I think you would enjoy the novel Brideshead Revisited, written by the great English Catholic convert, Evelyn Waugh. Set during World War II, the narrator looks back at his life to that point.

Mapeel said...

Guy, so glad you found this post. I lost touch with Ed Orr after my 2 college summers, which were 1981 and 1982, so we almost overlapped. Sounds like he sold the business shortly after that. [Charles Ryder is a character in a novel. I was an English major!]

Gsanto2009 said...

Ellen, so YOU were the crewmember? did you go to southampton college? I was there from 80-84. Do you have any pics of your sailing adventures on Appledore? Was Bobby, Bobby Barnes?

Mapeel said...

Hi Guy, all the pictures you see in this post are from my crewing days on the Appledore. I think the confusion is that Ed Orr & Con Donovan owned the ship in early 1980s. They rented it out to Southampton for the sea-mester,but had nothing to do with it.

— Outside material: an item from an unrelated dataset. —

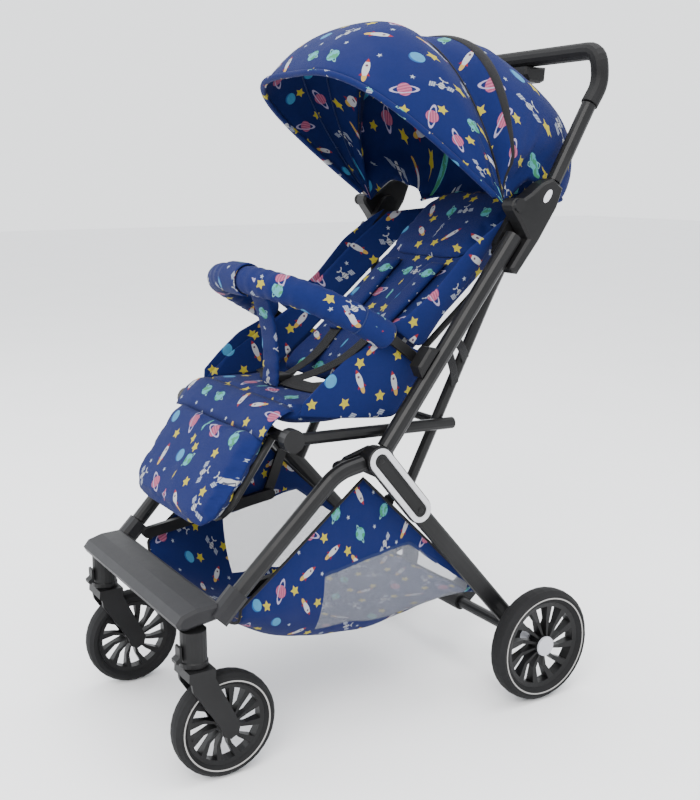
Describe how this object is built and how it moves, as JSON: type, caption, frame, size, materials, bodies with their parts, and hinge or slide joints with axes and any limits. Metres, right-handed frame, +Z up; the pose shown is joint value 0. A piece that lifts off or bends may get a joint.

I did not go to Southampton on LI. I only sailed with Capt. Ed Orr for 2 summers. The other young captain I knew was definitely Robbie, not Bobbie. And again, he wasn't connected to the sea=mester.

Gsanto2009 said...

do you remember Con's assistant? I believe her name was Fran or France Posner?

Mapeel said...

Yes, I did know France. She was around that first summer, doing the bookings for Ed and Con.

Athena Haresign said...

My father, Dr Tom Haresign, conceived SEAmester as a platform to attract students to Southampton College. It was a great program. I was on the 10th anniversary cruise but also got to go on The Harvey Gamage as a kid.

Mapeel said...

Hi Horse Jitney, thanks so much for stopping by. Did you know of Ed Orr as a kid from those early years of the SEAmester when I think he still owned the Appledore.

Athena Haresign said...

Yes! Ed Orr was also the principal of our middle school and sometimes did field trips taking students sailing.

Marshall Donat said...

I was Con Donovan’s lawyer and friend. My wife and I sailed and slept a night on the Appledore from St Martin to St Barts with Con in the early 1980s I probably have some pictures of the Appledore from then.